Contemporary Art Cheat Sheet
The core ideas of Contemporary Art distilled into a single, scannable reference — perfect for review or quick lookup.
Quick Reference
Conceptual Art
An art movement originating in the 1960s in which the idea or concept behind the work takes precedence over traditional aesthetic and material concerns. The finished object, if one exists at all, is secondary to the intellectual proposition.
Installation Art
A three-dimensional work designed to transform the perception of a space. Installations are often site-specific, immersive, and may incorporate a wide range of materials including everyday objects, light, sound, and video.
Performance Art
An art form in which the artist's body and actions in real time constitute the medium. Performance art challenges the commodity status of art objects and emphasizes presence, duration, and the relationship between artist and audience.
Institutional Critique
A practice in which artists analyze and question the institutions that frame and present art, including museums, galleries, and the art market. It examines how these institutions shape the meaning and value of artworks.
Relational Aesthetics
A term coined by curator Nicolas Bourriaud describing art that takes as its theoretical horizon the realm of human interactions and their social context, rather than an independent, private symbolic space.
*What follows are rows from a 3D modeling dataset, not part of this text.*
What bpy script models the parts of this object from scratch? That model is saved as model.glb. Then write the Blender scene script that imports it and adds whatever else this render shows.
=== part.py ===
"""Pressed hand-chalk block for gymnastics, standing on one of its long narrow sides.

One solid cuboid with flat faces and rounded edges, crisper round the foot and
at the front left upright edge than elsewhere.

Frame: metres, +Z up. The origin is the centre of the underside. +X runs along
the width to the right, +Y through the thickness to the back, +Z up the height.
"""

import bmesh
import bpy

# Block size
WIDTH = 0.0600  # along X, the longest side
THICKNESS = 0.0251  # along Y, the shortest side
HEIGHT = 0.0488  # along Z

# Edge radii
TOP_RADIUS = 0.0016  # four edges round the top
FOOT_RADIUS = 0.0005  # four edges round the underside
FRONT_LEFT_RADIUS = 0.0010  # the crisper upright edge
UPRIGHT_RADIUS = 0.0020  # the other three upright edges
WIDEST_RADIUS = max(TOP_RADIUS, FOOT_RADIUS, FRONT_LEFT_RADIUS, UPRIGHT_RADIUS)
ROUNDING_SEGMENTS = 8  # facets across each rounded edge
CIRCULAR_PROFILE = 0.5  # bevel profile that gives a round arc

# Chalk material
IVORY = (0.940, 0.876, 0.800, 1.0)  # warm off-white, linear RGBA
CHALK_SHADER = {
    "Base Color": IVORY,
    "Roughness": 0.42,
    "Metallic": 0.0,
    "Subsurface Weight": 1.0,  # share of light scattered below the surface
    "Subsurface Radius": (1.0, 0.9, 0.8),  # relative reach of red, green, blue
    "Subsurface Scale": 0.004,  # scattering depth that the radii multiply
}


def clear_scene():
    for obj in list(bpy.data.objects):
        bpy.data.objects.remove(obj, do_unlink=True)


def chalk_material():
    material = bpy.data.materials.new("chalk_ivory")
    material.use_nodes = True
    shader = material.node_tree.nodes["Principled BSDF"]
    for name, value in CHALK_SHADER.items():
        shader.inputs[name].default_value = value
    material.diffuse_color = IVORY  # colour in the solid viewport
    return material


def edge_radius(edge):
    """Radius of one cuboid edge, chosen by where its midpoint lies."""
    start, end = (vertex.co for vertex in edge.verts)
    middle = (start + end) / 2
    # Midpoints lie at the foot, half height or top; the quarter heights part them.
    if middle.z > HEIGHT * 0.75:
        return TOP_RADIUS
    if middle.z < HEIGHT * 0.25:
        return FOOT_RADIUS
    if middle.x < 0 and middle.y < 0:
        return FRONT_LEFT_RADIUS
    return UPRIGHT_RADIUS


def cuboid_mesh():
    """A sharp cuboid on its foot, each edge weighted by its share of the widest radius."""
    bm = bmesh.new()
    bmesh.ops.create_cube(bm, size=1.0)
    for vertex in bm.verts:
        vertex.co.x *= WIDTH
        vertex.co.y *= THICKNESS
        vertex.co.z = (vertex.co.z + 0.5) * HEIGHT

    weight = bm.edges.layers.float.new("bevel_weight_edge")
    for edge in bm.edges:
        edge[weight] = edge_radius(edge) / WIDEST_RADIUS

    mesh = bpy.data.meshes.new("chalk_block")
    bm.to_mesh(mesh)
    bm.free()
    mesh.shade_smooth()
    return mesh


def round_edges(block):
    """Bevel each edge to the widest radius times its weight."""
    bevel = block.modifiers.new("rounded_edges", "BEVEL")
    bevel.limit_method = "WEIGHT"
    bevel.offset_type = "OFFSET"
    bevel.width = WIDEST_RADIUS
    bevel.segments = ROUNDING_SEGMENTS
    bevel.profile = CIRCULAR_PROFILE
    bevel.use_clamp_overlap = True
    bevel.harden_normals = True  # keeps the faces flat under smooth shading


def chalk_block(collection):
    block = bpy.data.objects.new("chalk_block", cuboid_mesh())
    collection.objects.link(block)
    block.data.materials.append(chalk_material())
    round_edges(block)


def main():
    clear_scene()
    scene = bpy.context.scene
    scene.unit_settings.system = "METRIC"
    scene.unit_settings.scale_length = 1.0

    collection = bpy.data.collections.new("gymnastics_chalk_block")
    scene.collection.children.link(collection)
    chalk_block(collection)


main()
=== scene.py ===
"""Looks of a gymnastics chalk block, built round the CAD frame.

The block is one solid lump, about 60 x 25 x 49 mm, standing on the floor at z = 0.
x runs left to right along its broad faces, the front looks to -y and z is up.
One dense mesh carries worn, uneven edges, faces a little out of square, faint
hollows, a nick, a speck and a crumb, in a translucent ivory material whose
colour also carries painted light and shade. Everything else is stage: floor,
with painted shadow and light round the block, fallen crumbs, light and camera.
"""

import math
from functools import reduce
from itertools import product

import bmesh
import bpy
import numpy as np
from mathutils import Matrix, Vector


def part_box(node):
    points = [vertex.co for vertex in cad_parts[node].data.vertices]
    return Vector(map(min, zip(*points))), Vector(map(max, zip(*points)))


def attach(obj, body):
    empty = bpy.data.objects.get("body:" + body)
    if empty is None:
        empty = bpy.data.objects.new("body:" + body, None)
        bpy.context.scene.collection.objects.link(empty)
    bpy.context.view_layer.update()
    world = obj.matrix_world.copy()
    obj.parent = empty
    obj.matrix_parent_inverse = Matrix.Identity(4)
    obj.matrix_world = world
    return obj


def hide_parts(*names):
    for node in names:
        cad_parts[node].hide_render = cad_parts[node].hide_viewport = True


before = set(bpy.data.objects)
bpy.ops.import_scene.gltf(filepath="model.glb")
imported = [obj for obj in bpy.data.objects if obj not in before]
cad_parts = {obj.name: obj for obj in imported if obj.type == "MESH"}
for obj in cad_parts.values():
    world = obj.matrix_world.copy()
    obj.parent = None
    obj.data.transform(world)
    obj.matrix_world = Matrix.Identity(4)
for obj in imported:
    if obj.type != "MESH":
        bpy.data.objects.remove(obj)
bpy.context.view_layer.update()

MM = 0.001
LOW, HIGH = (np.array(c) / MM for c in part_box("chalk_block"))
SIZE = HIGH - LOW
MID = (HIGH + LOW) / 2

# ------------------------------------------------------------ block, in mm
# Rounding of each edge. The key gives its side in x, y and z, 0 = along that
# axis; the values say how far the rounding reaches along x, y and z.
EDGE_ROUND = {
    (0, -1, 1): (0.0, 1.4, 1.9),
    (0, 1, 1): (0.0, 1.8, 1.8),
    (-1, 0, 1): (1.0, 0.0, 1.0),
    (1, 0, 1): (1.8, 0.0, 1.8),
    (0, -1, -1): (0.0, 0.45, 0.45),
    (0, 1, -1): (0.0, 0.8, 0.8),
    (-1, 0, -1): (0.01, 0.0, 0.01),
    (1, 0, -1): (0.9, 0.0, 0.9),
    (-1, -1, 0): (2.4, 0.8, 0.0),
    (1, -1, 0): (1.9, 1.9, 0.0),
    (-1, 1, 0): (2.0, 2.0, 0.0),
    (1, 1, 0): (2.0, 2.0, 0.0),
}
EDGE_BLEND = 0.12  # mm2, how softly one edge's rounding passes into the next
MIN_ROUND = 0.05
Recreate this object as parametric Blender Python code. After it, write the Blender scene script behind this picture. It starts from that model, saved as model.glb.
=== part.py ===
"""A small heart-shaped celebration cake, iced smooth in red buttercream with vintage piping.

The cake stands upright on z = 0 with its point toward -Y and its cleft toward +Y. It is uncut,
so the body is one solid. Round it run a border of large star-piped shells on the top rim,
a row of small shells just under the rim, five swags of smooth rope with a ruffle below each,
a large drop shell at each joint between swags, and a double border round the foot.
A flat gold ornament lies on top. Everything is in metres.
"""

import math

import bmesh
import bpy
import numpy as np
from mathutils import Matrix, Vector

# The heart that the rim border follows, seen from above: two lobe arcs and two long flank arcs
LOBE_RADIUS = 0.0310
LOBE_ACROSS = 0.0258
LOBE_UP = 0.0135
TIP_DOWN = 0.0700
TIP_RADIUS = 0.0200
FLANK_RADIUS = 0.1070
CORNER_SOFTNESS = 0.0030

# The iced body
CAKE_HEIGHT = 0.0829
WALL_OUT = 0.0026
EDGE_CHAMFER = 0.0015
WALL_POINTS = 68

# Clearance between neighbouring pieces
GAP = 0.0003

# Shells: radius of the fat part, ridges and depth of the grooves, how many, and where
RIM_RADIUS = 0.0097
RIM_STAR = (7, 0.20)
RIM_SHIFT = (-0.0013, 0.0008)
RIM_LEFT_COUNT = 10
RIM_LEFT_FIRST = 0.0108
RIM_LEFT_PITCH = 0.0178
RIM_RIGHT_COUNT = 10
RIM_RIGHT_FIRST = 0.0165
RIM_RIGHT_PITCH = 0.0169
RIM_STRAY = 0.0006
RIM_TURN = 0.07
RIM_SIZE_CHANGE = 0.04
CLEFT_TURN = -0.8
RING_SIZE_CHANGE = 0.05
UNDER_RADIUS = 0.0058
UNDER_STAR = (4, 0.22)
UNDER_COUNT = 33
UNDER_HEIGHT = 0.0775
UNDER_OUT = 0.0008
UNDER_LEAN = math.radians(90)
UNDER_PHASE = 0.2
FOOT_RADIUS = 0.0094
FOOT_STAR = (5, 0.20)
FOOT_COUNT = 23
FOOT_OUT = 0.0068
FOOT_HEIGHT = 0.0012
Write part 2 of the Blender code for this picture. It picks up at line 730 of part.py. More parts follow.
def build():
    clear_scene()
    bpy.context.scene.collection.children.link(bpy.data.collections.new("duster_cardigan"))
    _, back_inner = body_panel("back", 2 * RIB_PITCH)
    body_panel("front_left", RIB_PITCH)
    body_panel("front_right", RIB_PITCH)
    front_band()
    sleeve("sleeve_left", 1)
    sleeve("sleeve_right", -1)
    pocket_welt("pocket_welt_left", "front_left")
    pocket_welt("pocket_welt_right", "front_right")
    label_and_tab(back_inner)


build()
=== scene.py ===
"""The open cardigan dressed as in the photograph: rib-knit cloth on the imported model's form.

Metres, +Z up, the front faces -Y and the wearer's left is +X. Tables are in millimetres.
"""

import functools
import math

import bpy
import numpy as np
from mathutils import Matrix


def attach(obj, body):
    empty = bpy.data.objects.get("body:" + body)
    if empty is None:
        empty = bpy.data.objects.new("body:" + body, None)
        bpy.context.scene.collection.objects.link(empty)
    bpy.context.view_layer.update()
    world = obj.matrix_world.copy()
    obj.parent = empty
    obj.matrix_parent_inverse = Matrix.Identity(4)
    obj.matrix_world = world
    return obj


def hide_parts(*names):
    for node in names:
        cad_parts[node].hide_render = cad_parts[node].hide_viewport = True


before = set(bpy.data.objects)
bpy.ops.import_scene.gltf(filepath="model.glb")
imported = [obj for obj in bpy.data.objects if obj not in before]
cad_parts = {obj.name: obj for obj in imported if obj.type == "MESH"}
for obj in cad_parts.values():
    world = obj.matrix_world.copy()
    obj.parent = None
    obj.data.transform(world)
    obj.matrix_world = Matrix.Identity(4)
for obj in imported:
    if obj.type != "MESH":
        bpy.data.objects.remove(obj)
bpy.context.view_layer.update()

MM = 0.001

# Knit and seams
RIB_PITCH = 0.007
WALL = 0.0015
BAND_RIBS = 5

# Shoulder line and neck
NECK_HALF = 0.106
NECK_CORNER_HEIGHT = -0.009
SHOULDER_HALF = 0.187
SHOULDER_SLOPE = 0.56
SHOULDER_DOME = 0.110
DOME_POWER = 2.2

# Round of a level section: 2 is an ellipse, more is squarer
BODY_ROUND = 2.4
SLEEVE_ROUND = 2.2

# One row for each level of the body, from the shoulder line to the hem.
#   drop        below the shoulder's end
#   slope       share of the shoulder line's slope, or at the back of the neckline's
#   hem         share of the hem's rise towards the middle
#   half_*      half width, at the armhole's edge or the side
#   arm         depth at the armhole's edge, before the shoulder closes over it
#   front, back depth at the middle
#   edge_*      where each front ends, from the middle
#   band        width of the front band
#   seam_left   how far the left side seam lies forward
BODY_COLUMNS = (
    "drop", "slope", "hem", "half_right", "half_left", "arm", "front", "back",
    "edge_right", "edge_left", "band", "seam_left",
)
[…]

The artwork creates social encounters.
Appropriation Art
The deliberate borrowing, copying, or re-contextualizing of existing images, objects, or cultural forms to create new works. Appropriation questions originality, authorship, and the power structures embedded in image-making.
Site-Specificity
Art that is created for and responds to a particular location, incorporating the physical, social, or historical characteristics of that site into the work's meaning. Removing the work from its site fundamentally alters or destroys it.
Post-Internet Art
Art created in the context of a culture thoroughly shaped by the internet, even when the artwork itself is not digital. Post-internet artists explore how online culture, social media, and digital technology have transformed perception, identity, and aesthetics.
The White Cube
A term describing the standard modernist gallery space: a clean, white-walled, neutrally lit room designed to isolate artworks from the outside world. The concept, critiqued by Brian O'Doherty, reveals how the gallery space itself shapes viewers' experience and confers value.
Identity Politics in Art
Art practices that foreground the experiences and perspectives of marginalized groups based on race, gender, sexuality, disability, or other identity categories. These works challenge dominant narratives and claim visibility within art institutions.